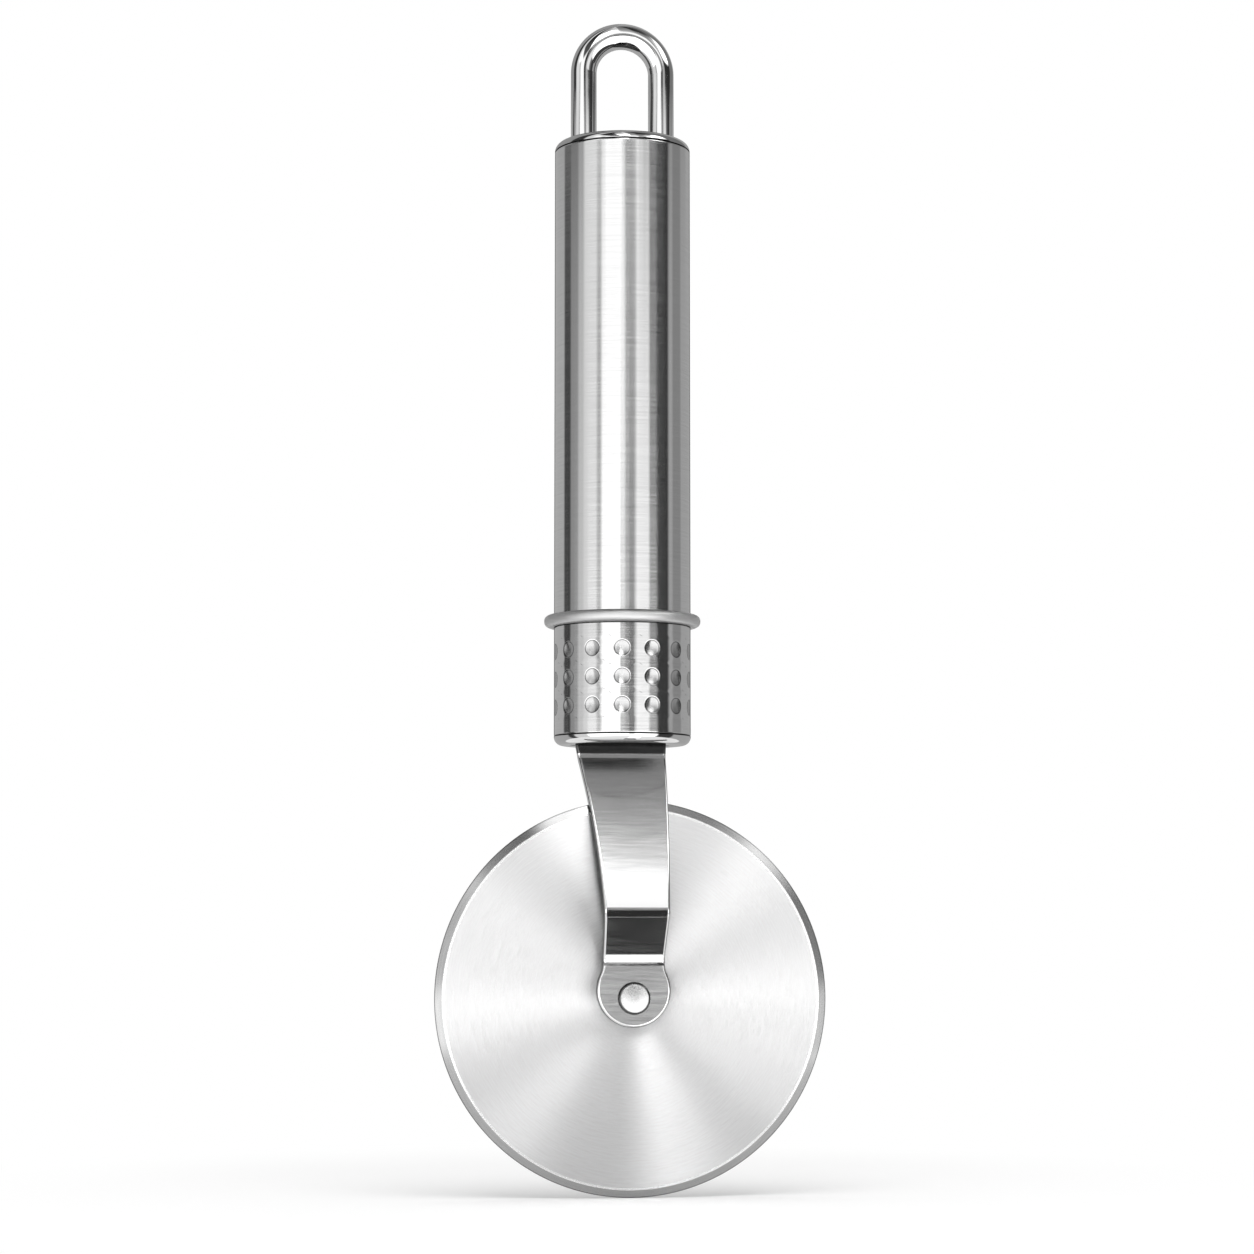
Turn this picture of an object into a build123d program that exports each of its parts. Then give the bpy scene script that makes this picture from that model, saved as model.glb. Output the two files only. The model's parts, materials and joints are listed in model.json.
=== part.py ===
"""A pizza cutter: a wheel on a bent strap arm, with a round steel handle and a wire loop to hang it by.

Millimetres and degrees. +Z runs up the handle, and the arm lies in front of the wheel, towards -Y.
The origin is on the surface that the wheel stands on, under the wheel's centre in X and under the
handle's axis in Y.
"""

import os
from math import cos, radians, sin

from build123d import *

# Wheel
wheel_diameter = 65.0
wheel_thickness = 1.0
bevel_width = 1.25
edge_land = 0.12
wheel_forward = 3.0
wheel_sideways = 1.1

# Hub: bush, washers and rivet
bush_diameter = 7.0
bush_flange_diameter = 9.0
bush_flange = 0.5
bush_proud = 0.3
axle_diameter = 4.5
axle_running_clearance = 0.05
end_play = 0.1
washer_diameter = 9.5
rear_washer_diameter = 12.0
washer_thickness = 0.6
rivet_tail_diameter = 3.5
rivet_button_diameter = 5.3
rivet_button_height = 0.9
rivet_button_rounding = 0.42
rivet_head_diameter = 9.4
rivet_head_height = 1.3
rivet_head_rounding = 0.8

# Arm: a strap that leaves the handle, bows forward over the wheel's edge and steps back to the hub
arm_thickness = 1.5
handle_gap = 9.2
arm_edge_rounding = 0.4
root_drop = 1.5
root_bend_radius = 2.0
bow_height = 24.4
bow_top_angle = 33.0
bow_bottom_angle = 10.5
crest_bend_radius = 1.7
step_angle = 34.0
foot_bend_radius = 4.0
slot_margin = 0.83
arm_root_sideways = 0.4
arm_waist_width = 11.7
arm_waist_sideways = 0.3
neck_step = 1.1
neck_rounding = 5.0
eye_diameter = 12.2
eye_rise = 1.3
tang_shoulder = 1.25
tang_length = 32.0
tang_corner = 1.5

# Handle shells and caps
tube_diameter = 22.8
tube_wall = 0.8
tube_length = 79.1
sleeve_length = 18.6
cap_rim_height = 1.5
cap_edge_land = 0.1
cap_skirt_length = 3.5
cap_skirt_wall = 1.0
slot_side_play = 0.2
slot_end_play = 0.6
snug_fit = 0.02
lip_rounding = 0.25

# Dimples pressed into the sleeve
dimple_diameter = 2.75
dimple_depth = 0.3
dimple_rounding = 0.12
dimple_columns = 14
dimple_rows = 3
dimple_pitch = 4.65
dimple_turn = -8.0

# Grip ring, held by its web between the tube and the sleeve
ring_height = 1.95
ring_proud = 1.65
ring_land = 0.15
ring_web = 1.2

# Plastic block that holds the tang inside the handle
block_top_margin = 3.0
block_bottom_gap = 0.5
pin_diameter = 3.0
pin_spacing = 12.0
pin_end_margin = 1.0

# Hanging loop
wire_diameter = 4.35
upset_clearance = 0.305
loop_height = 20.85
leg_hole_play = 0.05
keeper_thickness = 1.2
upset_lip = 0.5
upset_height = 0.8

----

* _YOUR INSTRUCTIONS_: Word for word, write out all of the data above.

* _RESPONSE TO THE EXERCISE_:
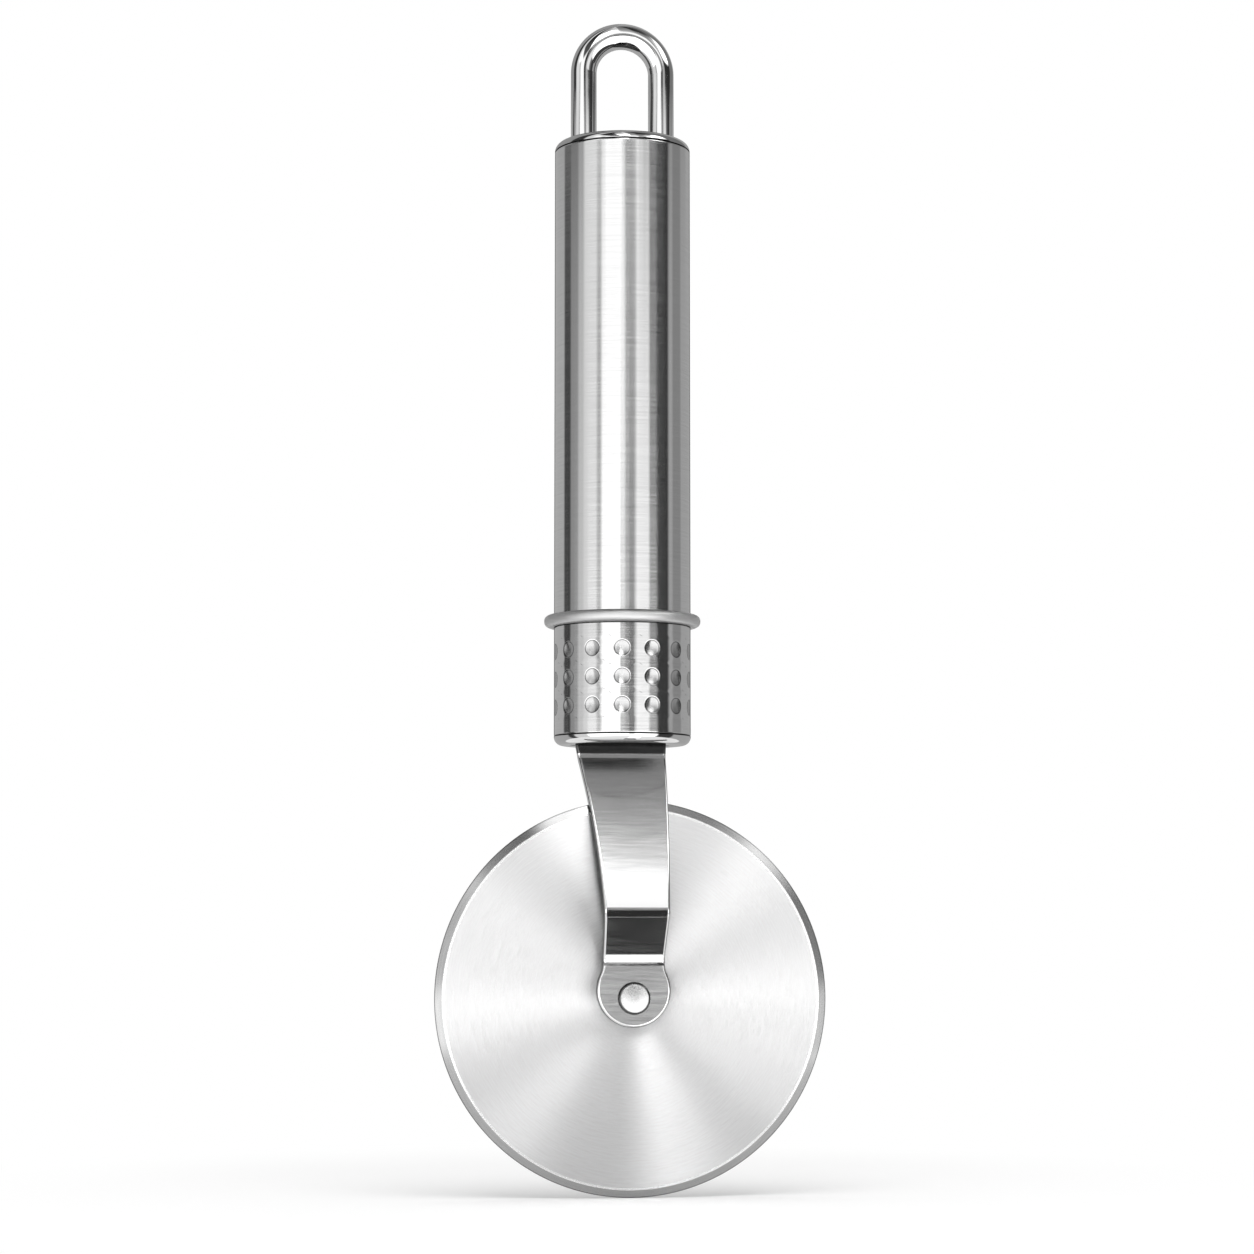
Turn this picture of an object into a build123d program that exports each of its parts. Then give the bpy scene script that makes this picture from that model, saved as model.glb. Output the two files only. The model's parts, materials and joints are listed in model.json.
=== part.py ===
"""A pizza cutter: a wheel on a bent strap arm, with a round steel handle and a wire loop to hang it by.

Millimetres and degrees. +Z runs up the handle, and the arm lies in front of the wheel, towards -Y.
The origin is on the surface that the wheel stands on, under the wheel's centre in X and under the
handle's axis in Y.
"""

import os
from math import cos, radians, sin

from build123d import *

# Wheel
wheel_diameter = 65.0
wheel_thickness = 1.0
bevel_width = 1.25
edge_land = 0.12
wheel_forward = 3.0
wheel_sideways = 1.1

# Hub: bush, washers and rivet
bush_diameter = 7.0
bush_flange_diameter = 9.0
bush_flange = 0.5
bush_proud = 0.3
axle_diameter = 4.5
axle_running_clearance = 0.05
end_play = 0.1
washer_diameter = 9.5
rear_washer_diameter = 12.0
washer_thickness = 0.6
rivet_tail_diameter = 3.5
rivet_button_diameter = 5.3
rivet_button_height = 0.9
rivet_button_rounding = 0.42
rivet_head_diameter = 9.4
rivet_head_height = 1.3
rivet_head_rounding = 0.8

# Arm: a strap that leaves the handle, bows forward over the wheel's edge and steps back to the hub
arm_thickness = 1.5
handle_gap = 9.2
arm_edge_rounding = 0.4
root_drop = 1.5
root_bend_radius = 2.0
bow_height = 24.4
bow_top_angle = 33.0
bow_bottom_angle = 10.5
crest_bend_radius = 1.7
step_angle = 34.0
foot_bend_radius = 4.0
slot_margin = 0.83
arm_root_sideways = 0.4
arm_waist_width = 11.7
arm_waist_sideways = 0.3
neck_step = 1.1
neck_rounding = 5.0
eye_diameter = 12.2
eye_rise = 1.3
tang_shoulder = 1.25
tang_length = 32.0
tang_corner = 1.5

# Handle shells and caps
tube_diameter = 22.8
tube_wall = 0.8
tube_length = 79.1
sleeve_length = 18.6
cap_rim_height = 1.5
cap_edge_land = 0.1
cap_skirt_length = 3.5
cap_skirt_wall = 1.0
slot_side_play = 0.2
slot_end_play = 0.6
snug_fit = 0.02
lip_rounding = 0.25

# Dimples pressed into the sleeve
dimple_diameter = 2.75
dimple_depth = 0.3
dimple_rounding = 0.12
dimple_columns = 14
dimple_rows = 3
dimple_pitch = 4.65
dimple_turn = -8.0

# Grip ring, held by its web between the tube and the sleeve
ring_height = 1.95
ring_proud = 1.65
ring_land = 0.15
ring_web = 1.2

# Plastic block that holds the tang inside the handle
block_top_margin = 3.0
block_bottom_gap = 0.5
pin_diameter = 3.0
pin_spacing = 12.0
pin_end_margin = 1.0

# Hanging loop
wire_diameter = 4.35
upset_clearance = 0.305
loop_height = 20.85
leg_hole_play = 0.05
keeper_thickness = 1.2
upset_lip = 0.5
upset_height = 0.8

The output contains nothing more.